Date of Award


Degree Type


Degree Name

Doctor of Philosophy (PhD)

Graduate Group

Earth & Environmental Science

First Advisor

Robert Giegengack


During Neoproterozoic time an irreversible increase in the oxygen levels present in Earth's atmosphere resulted in the emergence of complex life forms at the end of Proterozoic time. The processes whereby this increase in oxygen occurred has not been explained. To begin to understand the reasons for this rise in oxygen concentration, we must study the global cycles of carbon, oxygen, and sulfur, which are inextricably linked. I studied the ~830 Ma Browne Formation of the Officer Basin, Western Australia to reconstruct the marine chemistry, the sulfur cycle, and the depositional environment during this enigmatic period in geologic history.

I performed a petrographic study of the Browne Formation using optical and electron microscopy (SEM-EDS) and X-ray diffraction (XRD). To document the marine origin of the Browne Formation evaporites, I measured the bromine content of several rock-salt samples using X-Ray Fluorescence. The Browne Formation was deposited within an extensive, subcontinental-scale shallow saline system, or "saline giant", a geologic province not represented on Earth today.

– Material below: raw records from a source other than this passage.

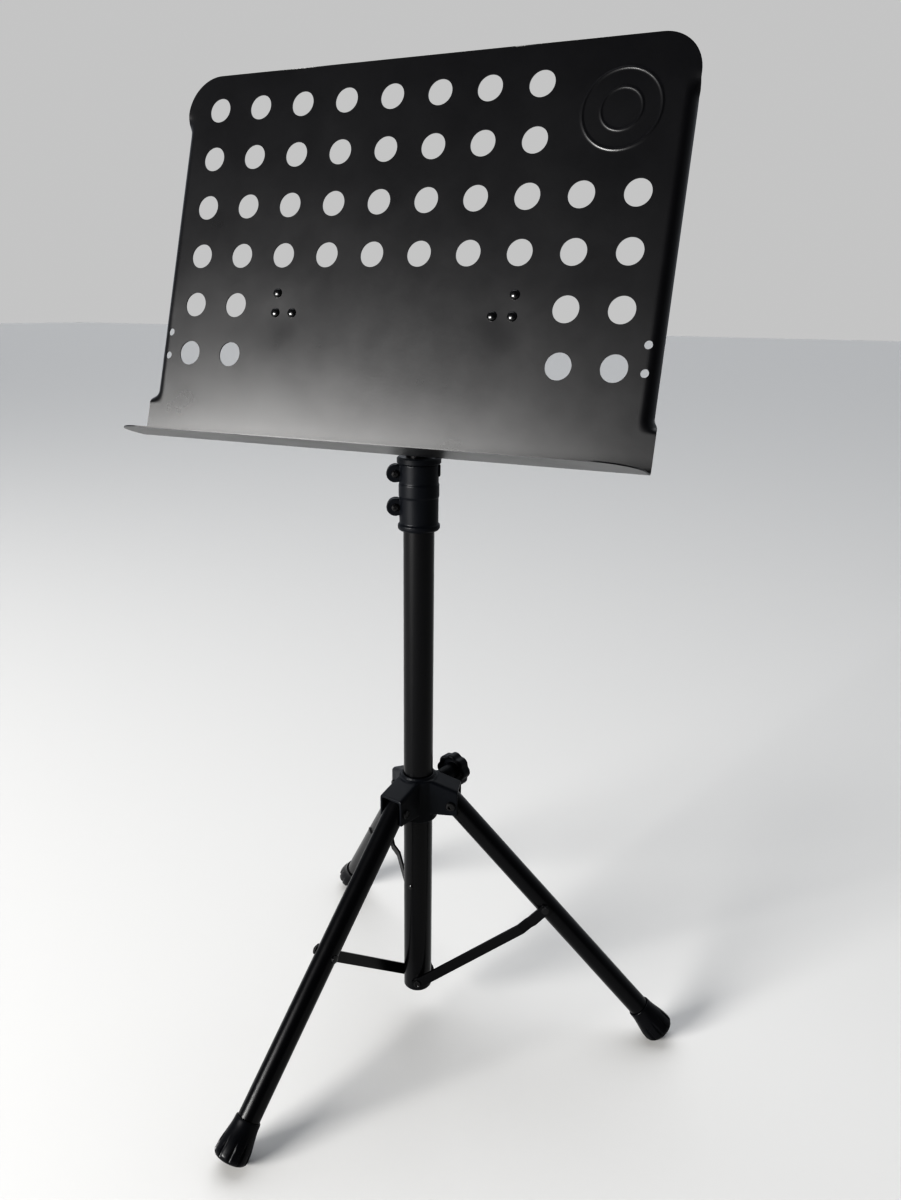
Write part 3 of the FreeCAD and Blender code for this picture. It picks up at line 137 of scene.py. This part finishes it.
def moulded_plastic(name, colour, roughness, grain):
    """Injection-moulded nylon: fine grain, and faint flow marks in the roughness."""
    material, tree, shader = new_material(name, colour, roughness, specular=0.12)
    flow = noise_at(tree, scale=60.0, detail=3.0, roughness=0.55)
    marks = spread(tree, flow, roughness - 0.06, roughness + 0.08)
    tree.links.new(marks, shader.inputs["Roughness"])
    specks = noise_at(tree, scale=900.0, detail=4.0)
    vary_colour(tree, shader, spread(tree, specks, 0.0, 0.5), colour, 1.5)
    add_bump(tree, shader, (noise_at(tree, scale=2600.0, detail=2.0), grain, 0.00012))
    return material


def steel(name, colour, roughness):
    """Zinc-plated steel with fine turning marks."""
    material, tree, shader = new_material(name, colour, roughness, metallic=1.0)
    marks = noise_at(tree, scale=1400.0, detail=4.0, roughness=0.6)
    uneven = spread(tree, marks, roughness - 0.08, roughness + 0.12)
    tree.links.new(uneven, shader.inputs["Roughness"])
    add_bump(tree, shader, (marks, 0.15, 0.0001))
    return material


SHEET_BLACK = (0.0024, 0.0024, 0.0030)
TUBE_BLACK = (0.0014, 0.0015, 0.0020)
PLASTIC_BLACK = (0.0030, 0.0036, 0.0050)
RUBBER_BLACK = (0.0028, 0.0030, 0.0038)
HARDWARE_BLACK = (0.0030, 0.0030, 0.0034)
ZINC = (0.55, 0.55, 0.54)

LOOK = {
    "coated_sheet": powder_coat(
        "coated_sheet", SHEET_BLACK, low=0.27, high=0.31, peel=0.02, specular=0.42
    ),
    "coated_tube": powder_coat(
        "coated_tube", TUBE_BLACK, low=0.22, high=0.28, peel=0.012, specular=0.22
    ),
    "moulded_plastic": moulded_plastic("moulded_plastic", PLASTIC_BLACK, roughness=0.38, grain=0.20),
    "foot_rubber": moulded_plastic("foot_rubber", RUBBER_BLACK, roughness=0.28, grain=0.10),
    "black_hardware": powder_coat(
        "black_hardware", HARDWARE_BLACK, low=0.20, high=0.26, peel=0.02, specular=0.35
    ),
    "zinc_hardware": steel("zinc_hardware", ZINC, roughness=0.32),
}


def dress(obj, slot):
    obj.data.materials.clear()
    obj.data.materials.append(LOOK[slot])


# ---------------------------------------------------------------- mesh helpers


def link(obj):
    bpy.context.scene.collection.objects.link(obj)


def add_piece(name, mesh, body, slot, node):
    """A finished piece: its look, the body it rides on and the CAD node it stands for."""
    piece = bpy.data.objects.new(name, mesh)
    link(piece)
    dress(piece, slot)
    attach(piece, body)
    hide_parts(node)
    return piece


def smooth_by_angle(mesh, degrees):
    mesh.shade_smooth()
    mesh.set_sharp_from_angle(angle=math.radians(degrees))


def soften(obj, width, degrees=35.0):
    """Rounds an object's sharp edges a little, as a mould or a deburring tool leaves them."""
    bevel = obj.modifiers.new("soft_edges", "BEVEL")
    bevel.width = width
    bevel.segments = 2
    bevel.limit_method = "ANGLE"
    bevel.angle_limit = math.radians(degrees)
    bevel.harden_normals = True


def smooth_step(value, start, end):
    t = min(max((value - start) / (end - start), 0.0), 1.0)
    return t * t * (3.0 - 2.0 * t)


def polar_mesh(name, profile, place, segments, shape=None, closed_bottom=True):
    """A skin round the Z axis of place: profile is (radius, height), shape(angle, index) scales it."""
    mesh = bpy.data.meshes.new(name)
    bm = bmesh.new()
    rows = []
    for index, (radius, height) in enumerate(profile):
        row = []
        for i in range(segments):
            angle = 2 * math.pi * i / segments
            reach = radius * (shape(angle, index) if shape else 1.0)
            local = Vector((reach * math.cos(angle), reach * math.sin(angle), height))
            row.append(bm.verts.new(place @ local))
        rows.append(row)
    for low, high in zip(rows, rows[1:]):
        for i in range(segments):
            j = (i + 1) % segments
            bm.faces.new((low[i], low[j], high[j], high[i]))
    if closed_bottom:
        bm.faces.new(list(reversed(rows[0])))
    bm.faces.new(rows[-1])
    bmesh.ops.recalc_face_normals(bm, faces=bm.faces)
    bm.to_mesh(mesh)
    bm.free()
    return mesh


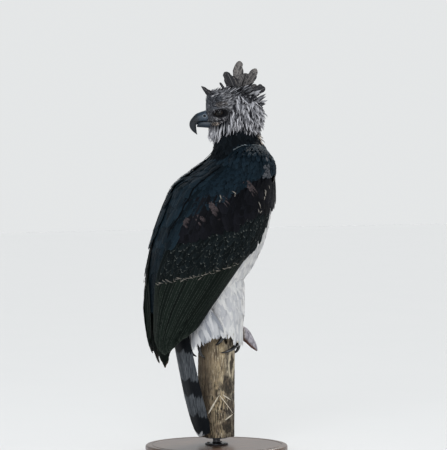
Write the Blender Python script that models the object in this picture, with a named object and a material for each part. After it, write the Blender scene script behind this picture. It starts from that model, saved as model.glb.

I present the first direct characterization of seawater chemistry from the Mid-Neoproterozoic, and can thus impose a tighter constraint on the much-debated level of oceanic sulfate than has been possible heretofore. My results extend documentation of seawater chemistry by ~300 Ma, and hence represent chemical characterization of the oldest seawater ever measured by fluid-inclusion analysis. I analyzed primary fluid inclusions in primary halite using the CRYO-SEM-EDS technique. The major-ion composition of mid-Neoproterozoic seawater was very different from present-day seawater chemistry; the concentration of Ca2+ exceeded that of SO42-, such as it did in Cambrian, Silurian, Devonian, Jurassic, and Cretaceous seawater.

From a review of the literature describing the isotopic composition of marine sulfate for this Mid-Neoproterozoic time, and using the same petrographic and sedimentologic criteria I applied to my samples, I was able to narrow the known range of isotopic data on seawater sulfate for this period of time. I measured the isotopic composition of marine sulfur from primary anhydrite crystals associated with primary halite using a Mass Spectrometer (Finnigan MAT CHN 1108 Analyzer).

My research offers far-reaching implications concerning Proterozoic marine-sulfate and oxygen levels, and the chemical co-evolution of the early oceans, atmosphere, and biosphere. These data make it possible to explore the relationships between major-ion chemistry of seawater and the evolution of marine life during this important interval of Earth history.